After austenitizing, fasteners need to be rapidly cooled in order to properly transform. Quenching is the rapid cooling of a part to avoid the formation of ferrite, pearlite or bainite. The cooling must be rapid enough to “miss the nose” of the time—temperature—transformation curve for the steel in question. On the other hand, if cooling is too rapid distortion and/or cracking may occur. Quenching can be done in a wide variety of fluids; air, oils, polymer solutions, liquid salts, water or brine. The heat transfer from the part to the fluid is mostly due to convection and some boiling heat transfer for liquids (water, oils and polymers). When selecting a quenchant system, the first decision is the composition of the quenchants. The process variables for a particular quenchant are the temperature of the fluid, the agitation rate and velocity direction of the fluid. Water or brine is used when rapid cooling rates are required. Quenching in rapidly agitated cold water will cool the bolts very quickly and will cause many steels to crack. A simple technique to reduce the severity of a water quench is to heat the water to high temperature. This slows the heat transfer and reduces the severity of the quench. High agitation will increase the severity of the quench. Oils are frequently used for a controlled quench. Typically these are mineral oils with various additions to control the quenching rates. The temperature of the oil must be carefully controlled to minimize variations in cooling rates and therefore the microstructure of the steel. While increased oil temperature frequently reduces the cooling rates, for some oils a temperature increase can decrease the viscosity of the oil and cause a more rapid quench. The agitation must also be controlled to provide for uniform flow through a load of parts. This may also require some racking or fixture design for critical parts to ensure uniform flow around each piece. A main cause of distortion and residual stress in quenched steel parts is nonuniform flow in the quench tank and around each component. 

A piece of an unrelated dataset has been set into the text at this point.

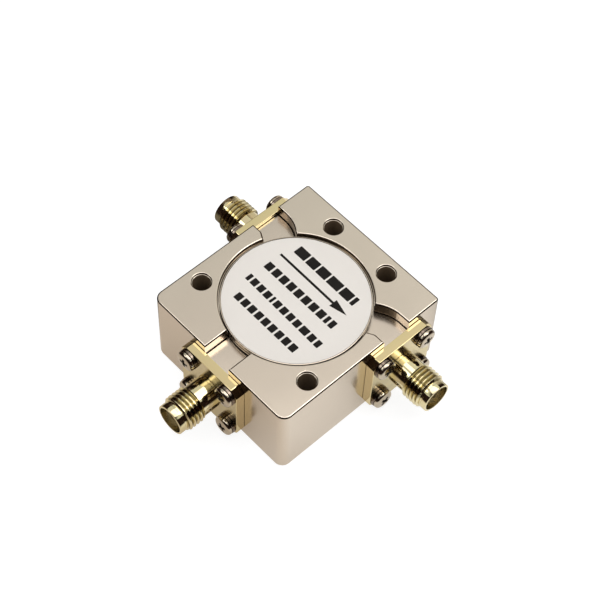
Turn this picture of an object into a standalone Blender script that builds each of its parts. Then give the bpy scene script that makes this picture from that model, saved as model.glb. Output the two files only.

Most quenching oils are not transparent and therefore it is difficult to determine flow rates. The use of flow meters or sample parts for destructive examination may be necessary to achieve the desired flow pattern. Fluid dynamics may be essential to assist in quench system design for critical parts. Vegetable oils are becoming more popular due to their low environmental impact and nonhazardous waste classification. Several commercial products are currently available for selected quench systems. Aqueous polymer quenchants are also becoming more popular for environmental reasons as well as cooling rates equivalent to several oils. These polymers have an inverse temperature solubility in water. When a hot part is quenched polymer condenses on the part surface and insulates the cooling of the part at high temperature. As the temperature cools the polymer dissolves back into the solution. The cooling rates for polymer quenchants are controlled by the per cent polymer in the solution, the solution temperature and the agitation. Agitation is necessary to keep the polymer in the solution. For some applications, forced air or water sprays are used to cool the parts. This type of cooling is used for continuous processes. The cooling rates are controlled by the gas or water velocities. The challenge in this method is achieving uniform flow and cooling around the steel. Liquid salts or hot oils are used for mar-quenching or austempering. These quenchants are used at temperatures above the martensite start temperature for the steel. As described above, the cooling rates depend on the process variables of fluid temperature and agitation. Conclusions The quality of a fastener heat treating process depend on the consistent control of the process parameters that determine the properties of the part. For repeatability and control of the furnace operation, these parameters are temperature, time, atmosphere (flow and carbon potential) and part orientation or racking. For quenching systems, these process parameters are the selection of the quenchant, the quenchant temperature and agitation.